- EXERCISE DATA:
--- Begin ---

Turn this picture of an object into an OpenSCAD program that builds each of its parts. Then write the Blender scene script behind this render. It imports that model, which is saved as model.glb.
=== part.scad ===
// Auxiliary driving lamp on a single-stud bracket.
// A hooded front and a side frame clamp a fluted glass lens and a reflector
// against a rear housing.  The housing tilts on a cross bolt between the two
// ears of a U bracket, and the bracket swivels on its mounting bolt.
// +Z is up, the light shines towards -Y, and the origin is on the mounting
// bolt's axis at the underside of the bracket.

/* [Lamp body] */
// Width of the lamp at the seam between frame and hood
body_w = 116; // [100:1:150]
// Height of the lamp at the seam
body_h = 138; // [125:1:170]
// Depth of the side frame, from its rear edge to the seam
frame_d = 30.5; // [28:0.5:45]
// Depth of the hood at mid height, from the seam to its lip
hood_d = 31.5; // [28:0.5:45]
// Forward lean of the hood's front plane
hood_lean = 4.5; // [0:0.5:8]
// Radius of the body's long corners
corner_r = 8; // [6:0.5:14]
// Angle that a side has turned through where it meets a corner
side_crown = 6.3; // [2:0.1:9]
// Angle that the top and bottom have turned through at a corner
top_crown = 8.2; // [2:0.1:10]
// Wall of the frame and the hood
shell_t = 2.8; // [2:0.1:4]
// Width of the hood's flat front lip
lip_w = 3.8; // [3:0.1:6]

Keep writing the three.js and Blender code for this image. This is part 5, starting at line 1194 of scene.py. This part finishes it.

--- End ---

- YOUR GOAL:
Output all of the material, please, exactly as it stands.

- SOLUTION:
Turn this picture of an object into an OpenSCAD program that builds each of its parts. Then write the Blender scene script behind this render. It imports that model, which is saved as model.glb.
=== part.scad ===
// Auxiliary driving lamp on a single-stud bracket.
// A hooded front and a side frame clamp a fluted glass lens and a reflector
// against a rear housing.  The housing tilts on a cross bolt between the two
// ears of a U bracket, and the bracket swivels on its mounting bolt.
// +Z is up, the light shines towards -Y, and the origin is on the mounting
// bolt's axis at the underside of the bracket.

/* [Lamp body] */
// Width of the lamp at the seam between frame and hood
body_w = 116; // [100:1:150]
// Height of the lamp at the seam
body_h = 138; // [125:1:170]
// Depth of the side frame, from its rear edge to the seam
frame_d = 30.5; // [28:0.5:45]
// Depth of the hood at mid height, from the seam to its lip
hood_d = 31.5; // [28:0.5:45]
// Forward lean of the hood's front plane
hood_lean = 4.5; // [0:0.5:8]
// Radius of the body's long corners
corner_r = 8; // [6:0.5:14]
// Angle that a side has turned through where it meets a corner
side_crown = 6.3; // [2:0.1:9]
// Angle that the top and bottom have turned through at a corner
top_crown = 8.2; // [2:0.1:10]
// Wall of the frame and the hood
shell_t = 2.8; // [2:0.1:4]
// Width of the hood's flat front lip
lip_w = 3.8; // [3:0.1:6]

Keep writing the three.js and Blender code for this image. This is part 5, starting at line 1194 of scene.py. This part finishes it.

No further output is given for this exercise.